An enormous percentage of women crave sugar, carbohydrates, or alcohol.
In most cases, these food cravings are not true eating disorders, but instead are signs of hormonal imbalance caused by a lack of healthy nutrition. Your personal issue may be the afternoon snack (often chocolate or candy or a food that’s also heavy in carbohydrates), too many potato chips, the extra glass of wine at night, or a hundred other variations.
But the underlying mechanism, and the way to curb cravings, is the same. And it has nothing to do with willpower, or your lack thereof!
What food cravings mean Food cravings mean that the body has its signals mixed up. When we are exhausted or blue, we have low blood sugar and/or low serotonin, and the body signals the brain that it needs a pick-me-up. This signal causes a sugar craving or carbohydrate craving. Serotonin is our basic feel-good hormone. If serotonin is low, we feel sad or depressed. And hormonal imbalance or weak digestion can lead to low serotonin.
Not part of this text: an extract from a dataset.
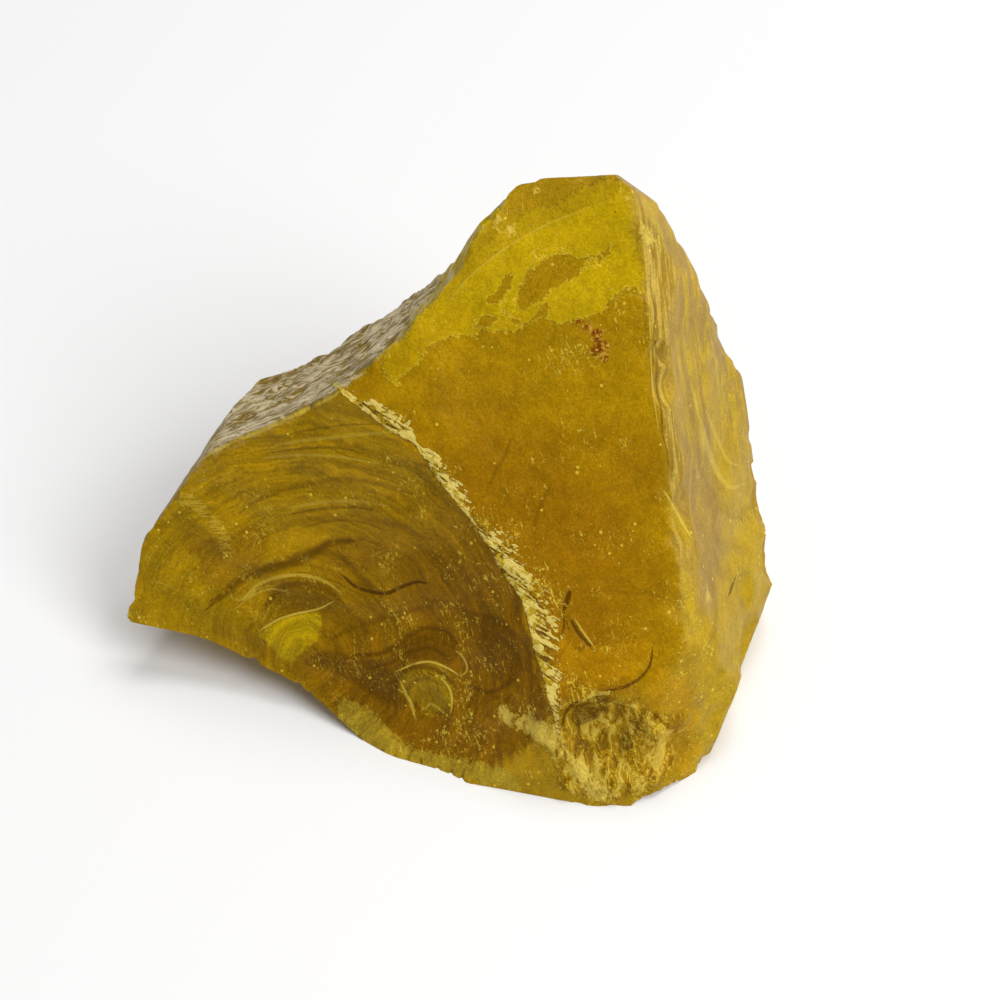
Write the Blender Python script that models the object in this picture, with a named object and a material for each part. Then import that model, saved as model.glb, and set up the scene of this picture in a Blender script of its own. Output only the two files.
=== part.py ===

Unfortunately, sugars and simple carbohydrates release a short burst of serotonin — we feel good for a moment, but soon return to our low-serotonin state — then crave more sugar and simple carbohydrates. It’s a downward spiral. If you eat a low-fat diet in the hope of losing weight, you unintentionally make the problem worse. If, like millions of women, you have eaten a low-fat, high-carbohydrate diet for many years, or followed fad diets, the odds are good that you have become at least partially insulin resistant. Insulin is responsible for maintaining stable blood sugar levels by telling the body’s cells when to absorb glucose from the bloodstream. Being insulin resistant means your body stops responding to insulin, and instead grabs every calorie it can and deposits it as fat.
So no matter how little you eat, you will gradually gain weight. At the same time, your cells cannot absorb the glucose they need, so they signal your brain that you need more carbohydrates or sugars. The result is persistent food cravings. Even worse, insulin resistance leads directly to obesity, diabetes, and heart disease.
Many experts believe it is the root cause of the epidemic of those diseases in America today. And a low-fat diet makes it far more likely you will suffer from this condition. Millions of American women are now trying the Atkins Diet or the South Beach Diet. While these diets are an improvement over the conventional low-fat, high-carbohydrate diet, they can worsen your metabolic problems, because dieting itself is stressful to the body. So many women need to heal their metabolism first before even considering weight loss. Another cause of food cravings is adrenal fatigue.
If you are under a great deal of stress, or suffer from insomnia or sleep deprivation, you are probably exhausted much of the time. This leads to adrenal fatigue or outright adrenal exhaustion, which in turn signals the body it needs a pick-me-up. You may resort to sugar or carbohydrate snacks or coffee during the day and carbohydrates or alcohol at night, all of which exacerbate the problem. How to curb cravings Women who blame themselves for their food cravings only worsen their mood and increase their need for serotonin. That’s when a pattern of emotional eating can develop.
Remember, there are biological causes of sugar cravings, and your carbohydrate craving is rarely just a behavioral problem. The root problem is more likely inadequate nutrition. How to break this vicious cycle? To reduce food cravings, the body needs real support — and lots of it. We have seen over and over that eating healthy foods, adding pharmaceutical–grade nutritional supplements and moderate exercise can almost miraculously curb cravings. Your metabolism will heal itself when provided with the necessary nutritional support. If it has been damaged, the process can take some time, but it will happen. The good news is — you don’t have to give up chocolate!